If a company requests a cover letter, you should definitely send one—and make it a great one! But even if they don’t ask, you can still send the letter. For any job you’re strongly interested in, the cover letter represents one more chance for you to get the kind of attention you’re after. Take advantage of that opportunity!
Nick Corcadillos, of Ask the Headhunter, offers advice and opinions that are sometimes controversial, but it appears that when people follow his recommendations, they experience a high level of success. One of his most recent articles was titled “Employer Fined for Stupid Recruiting.” It had to do with a company in New Jersey that was fined under a new state law for placing a service manager ad that said, “’Must be currently employed’ because the company wanted someone ‘at the top of their game and not people who have been unemployed for 18 months.’” Corcadillos also noted that the company’s CEO had spent three years searching through resumes to try to fill the position, which means that all that time they didn’t have someone doing the job. Crazy, right?

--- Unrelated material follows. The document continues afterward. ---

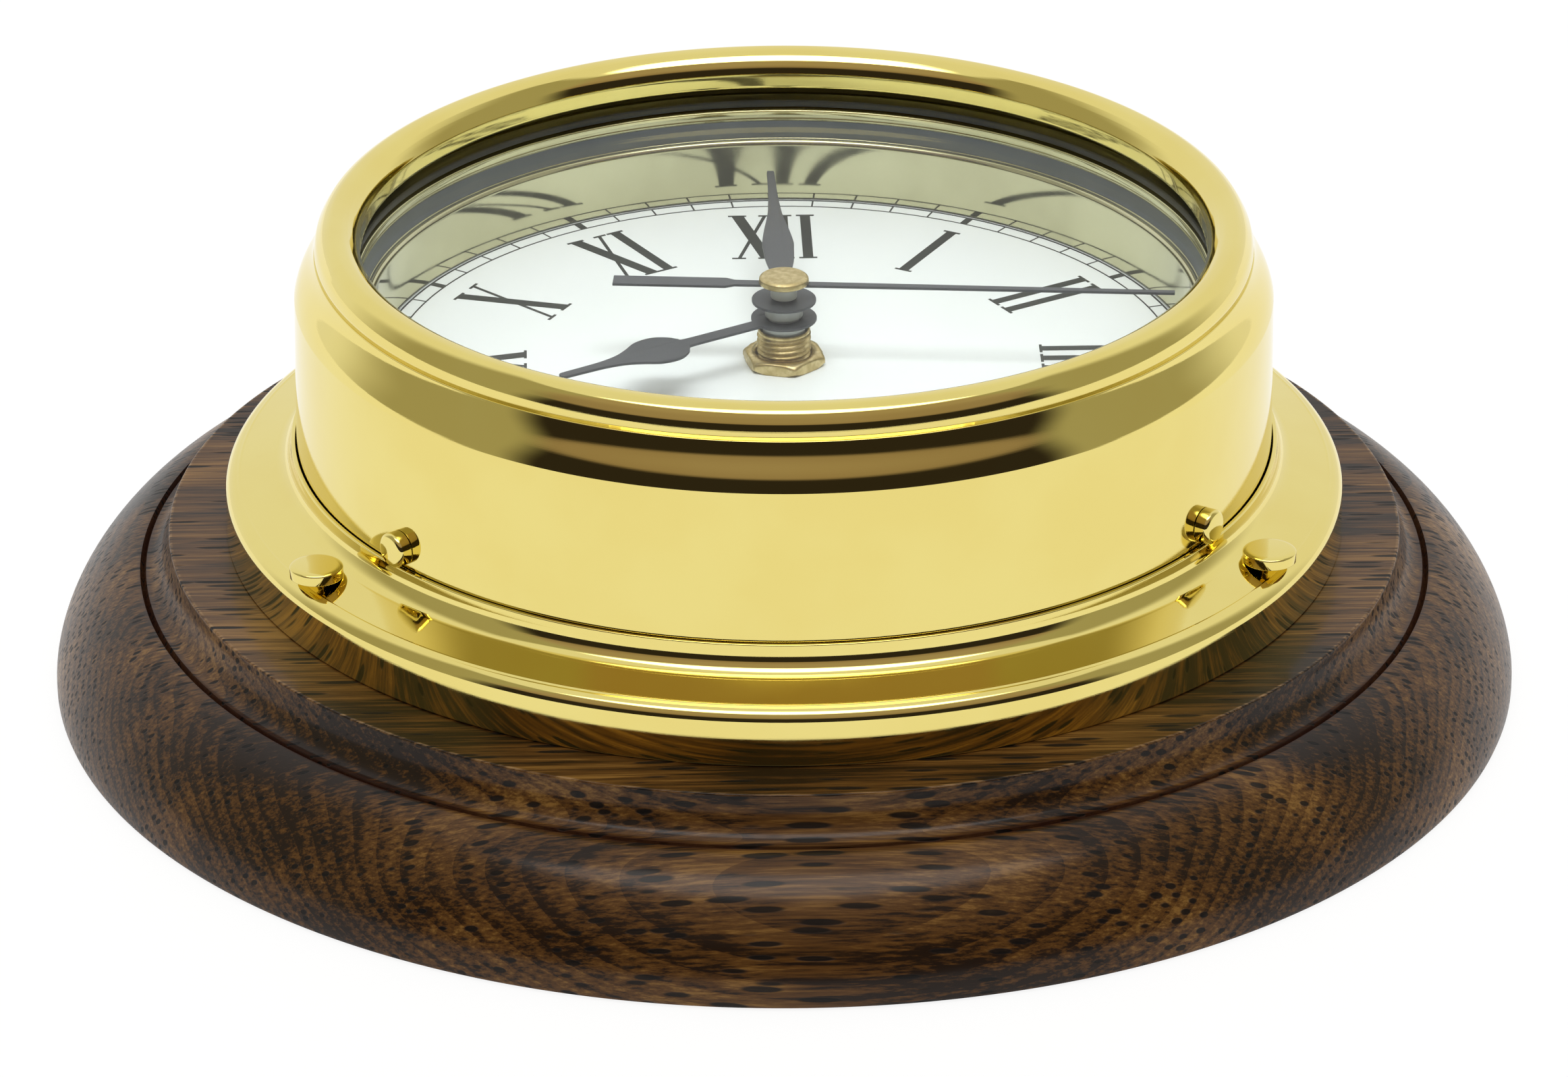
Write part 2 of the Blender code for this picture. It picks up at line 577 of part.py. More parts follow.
def make_second_arbor():
    """Steel arbor with its pinion, carrying the second wheel and, in front, the second hand."""
    low = COVER_FRONT_Z + GAP
    top = SECOND_HAND_Z - GAP
    radius = SECOND_ARBOR_RADIUS
    shaft = [(0, top), (radius, top), (radius, 38.4), (0.5, 38.4), (0.5, low), (0, low)]
    arbor = turned("second_arbor", "zinc_steel", shaft, steps=12)
    join(arbor, gear("second_pinion", None, SECOND_PINION_TEETH, THIRD_MODULE, 37.4, PINION_THICKNESS, 0.0))
    teeth = SECOND_WHEEL_TEETH
    gear("second_wheel", "pale_nylon", teeth, TRAIN_MODULE, 39.4, WHEEL_THICKNESS, 0.0, bore=1.0)


def make_third_wheel():
    phase = meshing_phase(0.0, SECOND_PINION_TEETH, THIRD_ANGLE, THIRD_WHEEL_TEETH)
    arbor = rod("third_wheel", "pale_nylon", 0.5, COVER_FRONT_Z + GAP, 45.9, THIRD_AXIS, sides=10)
    disc = gear("third_disc", None, THIRD_WHEEL_TEETH, THIRD_MODULE, 37.6, WHEEL_THICKNESS, phase,
                THIRD_AXIS)
    pinion = gear("third_pinion", None, THIRD_PINION_TEETH, TRAIN_MODULE, 40.8, PINION_THICKNESS, 0.0,
                  THIRD_AXIS)
    join(arbor, disc, pinion)
    phase = meshing_phase(0.0, THIRD_PINION_TEETH, THIRD_ANGLE + 180, CENTRE_WHEEL_TEETH)
    bore = MINUTE_TUBE_RADIUS + GAP
    teeth = CENTRE_WHEEL_TEETH
    gear("centre_wheel", "pale_nylon", teeth, TRAIN_MODULE, 41.0, WHEEL_THICKNESS, phase, bore=bore)


def make_intermediate_wheel_and_rotor():
    low = COVER_FRONT_Z + GAP
    phase = meshing_phase(0.0, SECOND_WHEEL_TEETH, INTERMEDIATE_ANGLE, INTERMEDIATE_PINION_TEETH)
    arbor = rod("intermediate_wheel", "pale_nylon", 0.5, low, 40.4, INTERMEDIATE_AXIS, sides=10)
    join(arbor, gear("intermediate_disc", None, INTERMEDIATE_WHEEL_TEETH, ROTOR_MODULE, 36.0,
                     WHEEL_THICKNESS, 0.0, INTERMEDIATE_AXIS))
    join(arbor, gear("intermediate_pinion", None, INTERMEDIATE_PINION_TEETH, TRAIN_MODULE, 39.2,
                     PINION_THICKNESS, phase, INTERMEDIATE_AXIS))
    phase = meshing_phase(0.0, INTERMEDIATE_WHEEL_TEETH, ROTOR_ANGLE, ROTOR_PINION_TEETH)
    rotor = rod("rotor", "pale_nylon", 0.5, low, 37.6, ROTOR_AXIS, sides=10)
    join(rotor, gear("rotor_pinion", None, ROTOR_PINION_TEETH, ROTOR_MODULE, 35.8, PINION_THICKNESS,
                     phase, ROTOR_AXIS))
    ring("rotor_magnet", "zinc_steel", 3.0, 0.8, 33.9, 35.4, ROTOR_AXIS, steps=SMALL_STEPS)


def make_cannon_pinion():
    """The tube that carries the minute hand, with the pinion that drives the motion work."""
    tube = MINUTE_TUBE_RADIUS
    top = MINUTE_HAND_Z - GAP
    outside = [(0, top), (1.7, top), (1.7, 56.4), (tube, 56.4), (tube, 43.4), (1.5, 43.4), (1.5, 42.4),
               (tube, 42.4), (tube, 40.7), (0, 40.7)]
    cannon = turned("cannon_pinion", "pale_nylon", outside, steps=SMALL_STEPS)
    join(cannon, gear("cannon_teeth", None, CANNON_TEETH, MOTION_MODULE, 42.3, 1.2, 0.0))
    cut(cannon, rod("cannon_bore", None, MINUTE_TUBE_BORE, 40.0, 60.0, sides=12))


def make_motion_work():
    """The motion wheel rides a post in the housing; the hour wheel's tube runs out through the bush."""
    wheel_phase = meshing_phase(0.0, CANNON_TEETH, MOTION_ANGLE, MOTION_WHEEL_TEETH)
    hub = rod("motion_wheel", "pale_nylon", 1.15, 42.4, 45.2, MOTION_AXIS, sides=12)
    join(hub, gear("motion_disc", None, MOTION_WHEEL_TEETH, MOTION_MODULE, 42.5, 0.8, wheel_phase,
                   MOTION_AXIS))
    join(hub, gear("motion_pinion", None, MOTION_PINION_TEETH, HOUR_MODULE, 43.9, 1.2, 0.0, MOTION_AXIS))
    cut(hub, rod("motion_bore", None, 0.8, 42.0, 46.0, MOTION_AXIS, sides=10))
    phase = meshing_phase(0.0, MOTION_PINION_TEETH, MOTION_ANGLE + 180, HOUR_WHEEL_TEETH)
    tube = rod("hour_wheel", "pale_nylon", HOUR_TUBE_RADIUS, 44.1, HOUR_HAND_Z - GAP)
    join(tube, gear("hour_disc", None, HOUR_WHEEL_TEETH, HOUR_MODULE, 44.2, 0.8, phase))
    cut(tube, rod("hour_bore", None, HOUR_TUBE_BORE, 43.0, 58.0))
    knob_phase = meshing_phase(wheel_phase, MOTION_WHEEL_TEETH, KNOB_ANGLE, CANNON_TEETH)
    knob_top = COVER_BACK_Z - GAP
    grip = [(0, 42.4), (1.4, 42.4), (1.4, knob_top), (5.0, knob_top), (5.0, KNOB_BACK_Z), (0, KNOB_BACK_Z)]
    knob = turned("set_knob", "black_plastic", grip, KNOB_AXIS, SMALL_STEPS)
    join(knob, gear("knob_pinion", None, CANNON_TEETH, MOTION_MODULE, 42.3, 1.2, knob_phase, KNOB_AXIS))


# Movement housing and electrics


def make_movement_case():
    half = MOVEMENT_HALF
    corners = (-half, -half, HOUSING_BACK_Z), (half, half, HOUSING_FRONT_Z)
    housing = block("movement_housing", "black_plastic", *corners, 3.0)
    room = block("gear_room", None, (-26.5, GEAR_ROOM_LOW_Y, 30.0), (26.5, 26.5, GEAR_ROOM_TOP_Z))
    bay = block("battery_bay", None, (-27.0, -26.7, 30.0), (27.0, GEAR_ROOM_LOW_Y - 1.4, 46.5))
    cut(housing, room, bay, rod("bush_hole", None, BUSH_RADIUS + GAP, 44.0, 50.0, sides=24))
    join(housing, rod("motion_post", None, 0.5, 42.6, GEAR_ROOM_TOP_Z + 0.5, MOTION_AXIS, sides=10))
    cover_low = (-half, GEAR_ROOM_LOW_Y - 0.3, COVER_BACK_Z)
    cover = block("movement_cover", "black_plastic", cover_low, (half, half, COVER_FRONT_Z), 2.0)
    cut(cover, rod("knob_hole", None, 1.8, 29.0, 33.0, KNOB_AXIS))


def make_motor():
    """Stator plate round the rotor, with the coil on its own core across the stator's two ends."""
    outline = [(9.8, -8.6), (25.4, -8.6), (25.4, -5.6), (18.2, -5.6), (18.2, 22.6), (25.4, 22.6),
               (25.4, 25.6), (9.8, 25.6)]
    plate("stator_plate", "zinc_steel", [outline, circle(3.6, 20, ROTOR_AXIS)], 34.2, 35.2)
    block("coil_core", "zinc_steel", (21.3, -8.6, 35.5), (23.3, 25.6, 36.5))
    coil = block("drive_coil", "copper_winding", (19.3, -4.6, 33.0), (25.3, 21.6, 39.0), 0.8)
    cut(coil, block("coil_bore", None, (21.0, -10.0, 35.2), (23.6, 30.0, 36.8)))


def make_electrics():
    block("circuit_board", "green_board", (-26.0, -8.0, 36.0), (-16.5, 24.0, 37.0))
    can = rod("quartz_crystal", "zinc_steel", 1.5, 0.0, 7.0, sides=14)
    can.rotation_euler.y = math.pi / 2
    can.location = (-24.8 * MM, 18.0 * MM, 38.9 * MM)
    cell = [(0, BATTERY_LENGTH), (2.7, BATTERY_LENGTH), (2.7, BATTERY_LENGTH - 1.4),
            (BATTERY_RADIUS, BATTERY_LENGTH - 1.4), (BATTERY_RADIUS, 0), (0, 0)]
    battery = turned("battery", "battery_jacket", cell, steps=20)
    battery.rotation_euler.y = math.pi / 2
    battery.location = (-BATTERY_LENGTH / 2 * MM, BATTERY_Y * MM, BATTERY_Z * MM)
    for number, side in enumerate((-1, 1), 1):
        near, far = sorted((side * 25.7, side * 26.5))
        corners = (near, BATTERY_Y - 5, 34.0), (far, BATTERY_Y + 5, 44.5)
        block(f"battery_contact_{number}", "zinc_steel", *corners)


make_wall_mount()
make_hanger()
make_base_flange()
make_case_drum()
make_case_screws()
make_bezel()
make_glass_and_gasket()
make_dial_ring()
make_dial()
make_bush_and_nut()
make_hour_and_minute_hands()
make_second_hand()
make_hand_sleeves()
make_second_arbor()
make_third_wheel()
make_intermediate_wheel_and_rotor()
make_cannon_pinion()
make_motion_work()
make_movement_case()
make_motor()
make_electrics()
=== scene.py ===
"""The looks of a ship's deck clock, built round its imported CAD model.

Pieces are made in millimetres in the row frame and scaled to metres as they are placed. Overall
sizes come from the CAD nodes' boxes; the named values below are the details between them.
"""

import json
import math

import bmesh
import bpy
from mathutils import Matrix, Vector


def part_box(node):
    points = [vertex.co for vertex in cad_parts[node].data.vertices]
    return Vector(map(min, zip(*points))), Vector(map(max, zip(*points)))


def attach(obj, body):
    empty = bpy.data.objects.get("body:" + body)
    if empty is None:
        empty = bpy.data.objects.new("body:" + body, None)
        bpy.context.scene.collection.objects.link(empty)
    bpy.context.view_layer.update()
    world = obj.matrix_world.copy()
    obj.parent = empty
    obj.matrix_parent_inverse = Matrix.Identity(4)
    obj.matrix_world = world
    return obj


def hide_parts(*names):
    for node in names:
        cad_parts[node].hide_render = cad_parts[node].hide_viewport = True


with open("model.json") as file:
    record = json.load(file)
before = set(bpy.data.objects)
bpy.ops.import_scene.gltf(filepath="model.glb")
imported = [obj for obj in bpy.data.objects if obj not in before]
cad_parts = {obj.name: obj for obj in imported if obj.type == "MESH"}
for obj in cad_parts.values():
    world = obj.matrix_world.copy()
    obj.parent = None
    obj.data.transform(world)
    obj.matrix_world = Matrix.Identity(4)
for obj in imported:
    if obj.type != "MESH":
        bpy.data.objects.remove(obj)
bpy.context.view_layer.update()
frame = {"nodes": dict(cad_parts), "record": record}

MM = 0.001
FULL_TURN = 2 * math.pi
STEPS = 240
CASE = "case"


def box_mm(node):
    low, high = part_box(node)
    return low / MM, high / MM


# Nodes in graphs


class Graph:
    """Short calls for the shader nodes used here."""

    def __init__(self, tree):
        self.tree = tree
        self.tree.nodes.clear()

    def node(self, kind, inputs=None, **settings):
        made = self.tree.nodes.new("ShaderNode" + kind)
        for name, value in settings.items():
            setattr(made, name, value)
        for name, value in (inputs or {}).items():
            self.feed(made.inputs[name], value)
        return made

    def feed(self, socket, value):
        if isinstance(value, bpy.types.NodeSocket):
            self.tree.links.new(value, socket)
        elif value is not None:
            socket.default_value = (*value, 1.0) if socket.type == "RGBA" else value

    def math(self, operation, a, b=None, c=None, clamp=False):
        made = self.node("Math", operation=operation, use_clamp=clamp)
        for index, value in enumerate((a, b, c)):
            self.feed(made.inputs[index], value)
        return made.outputs[0]

    def vector(self, operation, a, b=None, scale=None):
        made = self.node("VectorMath", operation=operation)
        for index, value in enumerate((a, b, None, scale)):
            self.feed(made.inputs[index], value)
        return made.outputs["Value" if operation in ("LENGTH", "DOT_PRODUCT") else "Vector"]

    def split(self, vector):
        return self.node("SeparateXYZ", {"Vector": vector}).outputs

    def join(self, x, y, z):
        return self.node("CombineXYZ", {"X": x, "Y": y, "Z": z}).outputs[0]

    def noise(self, vector, scale=1.0, detail=2.0, roughness=0.5):
        inputs = {"Vector": vector, "Scale": scale, "Detail": detail, "Roughness": roughness}
        return self.node("TexNoise", inputs).outputs["Fac"]

    def fade(self, value, start, end, low=0.0, high=1.0):
        """Smooth change from low at start to high at end."""
        made = self.node("MapRange", interpolation_type="SMOOTHSTEP")
        inputs = {"Value": value, "From Min": start, "From Max": end, "To Min": low, "To Max": high}
        for name, given in inputs.items():
            self.feed(made.inputs[name], given)
        return made.outputs["Result"]

    def band(self, value, low, high, soft):
        """1 between low and high, with soft sides."""
        rise = self.fade(value, low - soft, low + soft)
        fall = self.fade(value, high - soft, high + soft, 1.0, 0.0)
        return self.math("MULTIPLY", rise, fall)

    def mix(self, factor, a, b):
        made = self.node("Mix", data_type="RGBA")
        for index, value in ((0, factor), (6, a), (7, b)):
            self.feed(made.inputs[index], value)
        return made.outputs[2]

    def bump(self, height, distance, strength=1.0, normal=None):
        inputs = {"Height": height, "Distance": distance, "Strength": strength}
        made = self.node("Bump", inputs)
        self.feed(made.inputs["Normal"], normal)
        return made.outputs[0]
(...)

I’ve heard from a few resume writing clients about ads stipulating that job applicants must be currently employed, and it struck me as not only short-sighted but also discriminatory. If you experience this, do you have any options? Apparently, it’s not yet against the law in any state except New Jersey, so your legal options are probably non-existent unless the company has actually violated a law that is on the books. You might not even want to work for a company that has that kind of “stupid” employment policy, but if you do, you probably need to adopt a more creative approach than just responding to their job posting by submitting your resume. In other words, find a way to get in touch with an influencer inside the company, preferably the hiring manager or someone who has a connection to him/her.
You are not less valuable if you’re currently unemployed. The trick is to demonstrate that to potential employers and generate enough interest to get them to call you for a possible job interview.